Flights at the Edge of Space

For example, the NOAA Global Monitoring Lab obtained FAA-approval to fly their uncrewed aerial glider BVLOS at altitudes of 90,000 feet in northeastern Colorado. The glider, assisted by a standard weather balloon, carries sensors and air sampling technology to the edge of space and allows for atmospheric monitoring to occur at altitudes crewed aircraft cannot reach. The glider can then be programmed to return to a specific location. They demonstrated the success of this BVLOS uncrewed operation in the summer of 2023.

Flights at the Ends of the Earth

NOAA has also participated in BVLOS operations in the Arctic and Antarctic, regions that can be difficult or dangerous to access, but are home to federally protected species that must be monitored. In the Arctic, NOAA is partnering with NASA to fly their long-range, fixed-wing uncrewed aircraft BVLOS to monitor marine mammal populations in areas that are logistically challenging and higher risk to survey via crewed flights. In the Antarctic, NOAA fly BVLOS flights to increase the extent that researchers can cover for penguin population surveys.
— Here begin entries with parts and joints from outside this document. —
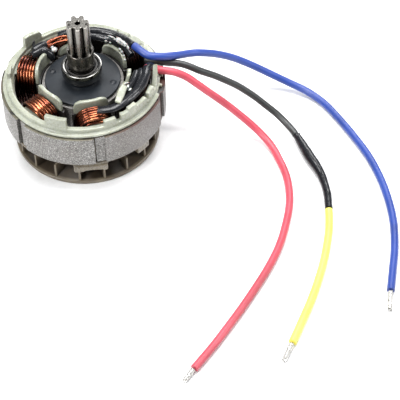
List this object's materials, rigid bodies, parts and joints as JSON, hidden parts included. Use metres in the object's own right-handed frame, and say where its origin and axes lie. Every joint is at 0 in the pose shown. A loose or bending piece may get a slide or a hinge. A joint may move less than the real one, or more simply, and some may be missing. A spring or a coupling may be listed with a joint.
{
  "type": "brushless motor",
  "caption": "Brushless power-tool motor: wound stator ring with nylon end frames, inner rotor on a ball-bearing shaft with a pinion and a fan, and coloured leads.",
  "frame": {"origin": "on the shaft's axis, at the level of the fan's underside, which the motor stands on", "axes": "+Z along the shaft towards the pinion; +X towards the side where the leads come out"},
  "size_m": [0.1207, 0.1324, 0.0487],
  "materials": {
    "lamination": "speckled grey coating",
    "nylon": "pale, slightly translucent, glossy",
    "copper": "dark red-brown enamel on round wire",
    "steel": "ground",
    "black_plate": "semi-gloss black",
    "magnet": "nickel-plated",
    "fan": "smoky, slightly translucent",
    "black_sleeve": "glossy heat-shrink",
    "varnish": "hardened drops",
    "blue_jacket": "satin",
    "red_jacket": "satin",
    "black_jacket": "satin",
    "yellow_jacket": "satin",
    "tinned": "twisted and tinned strands"
  },
  "bodies": {
    "stator": {"stator_core": "lamination", "top_insulator": "nylon", "bottom_insulator": "nylon", "coil_1": "copper", "coil_2": "copper", "coil_3": "copper", "coil_4": "copper", "coil_5": "copper", "coil_6": "copper", "rear_sleeve": "black_sleeve", "side_sleeve": "black_sleeve", "inner_sleeve": "black_sleeve", "link_sleeve": "black_sleeve", "rear_varnish": "varnish", "link_varnish": "varnish", "side_varnish": "varnish", "blue_lead": "blue_jacket", "red_lead": "red_jacket", "black_lead": "black_jacket", "splice_sleeve": "black_sleeve", "yellow_lead": "yellow_jacket", "blue_tip": "tinned", "red_tip": "tinned", "yellow_tip": "tinned"},
    "rotor": {"rotor_core": "lamination", "magnet_1": "magnet", "magnet_2": "magnet", "magnet_3": "magnet", "magnet_4": "magnet", "front_end_plate": "black_plate", "rear_end_plate": "black_plate", "shaft": "steel", "front_spacer": "steel", "front_inner_ring": "steel", "rear_inner_ring": "steel", "pinion": "steel", "fan": "fan"},
    "front_bearing": {"front_outer_ring": "steel", "front_shield": "black_plate"},
    "front_cage": {"front_ball_cage": "steel"},
    "rear_bearing": {"rear_outer_ring": "steel"},
    "rear_cage": {"rear_ball_cage": "steel"}
  },
  "joints": [
    {"name": "rotor_spin", "type": "hinge", "parent": "stator", "child": "rotor", "pos_m": [0, 0, 0.018], "axis": [0, 0, 1], "continuous": true},
    {"name": "front_ring_spin", "type": "hinge", "parent": "rotor", "child": "front_bearing", "pos_m": [0, 0, 0.02915], "axis": [0, 0, 1], "continuous": true},
    {"name": "front_cage_spin", "type": "hinge", "parent": "rotor", "child": "front_cage", "pos_m": [0, 0, 0.02915], "axis": [0, 0, 1], "continuous": true},
    {"name": "rear_ring_spin", "type": "hinge", "parent": "rotor", "child": "rear_bearing", "pos_m": [0, 0, 0.00215], "axis": [0, 0, 1], "continuous": true},
    {"name": "rear_cage_spin", "type": "hinge", "parent": "rotor", "child": "rear_cage", "pos_m": [0, 0, 0.00215], "axis": [0, 0, 1], "continuous": true}
  ],
  "couplings": [
    {"joint": "front_cage_spin", "follows": "front_ring_spin", "ratio": 0.5622},
    {"joint": "rear_cage_spin", "follows": "rear_ring_spin", "ratio": 0.5622}
  ]
}
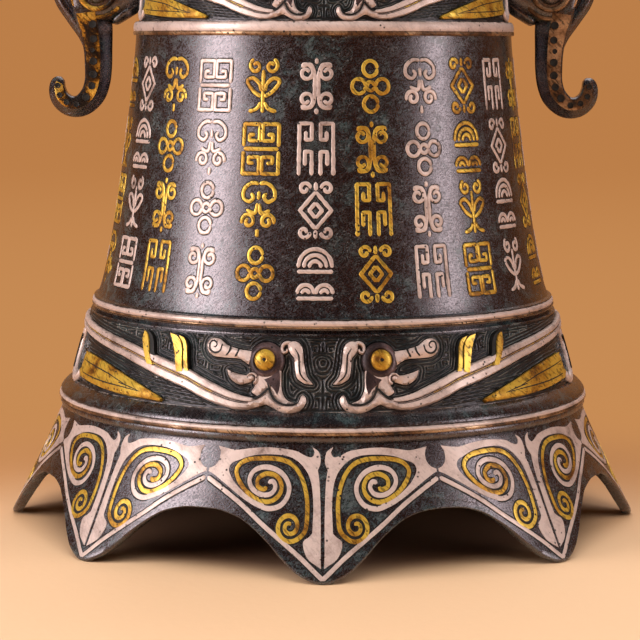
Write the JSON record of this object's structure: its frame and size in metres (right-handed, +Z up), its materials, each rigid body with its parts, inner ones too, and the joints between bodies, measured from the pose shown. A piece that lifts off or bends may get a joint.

In both these instances, BVLOS flights enhance NOAA researchers’ abilities to gather more data safely and efficiently.

Flights for Extended Periods of Time

With the right uncrewed technology and flight environment, NOAA is also able to increase the length of their sampling period through BVLOS operations. The NOAA Pacific Marine Environmental Lab is exploring the use of uncrewed systems –capable of flying for over five hours while carrying science payloads– to develop more efficient and extended ways to sample aerosol and cloud properties. Increased measurements support NOAA’s mission to understand changes in climate and weather, along with Earth Radiation Budget research.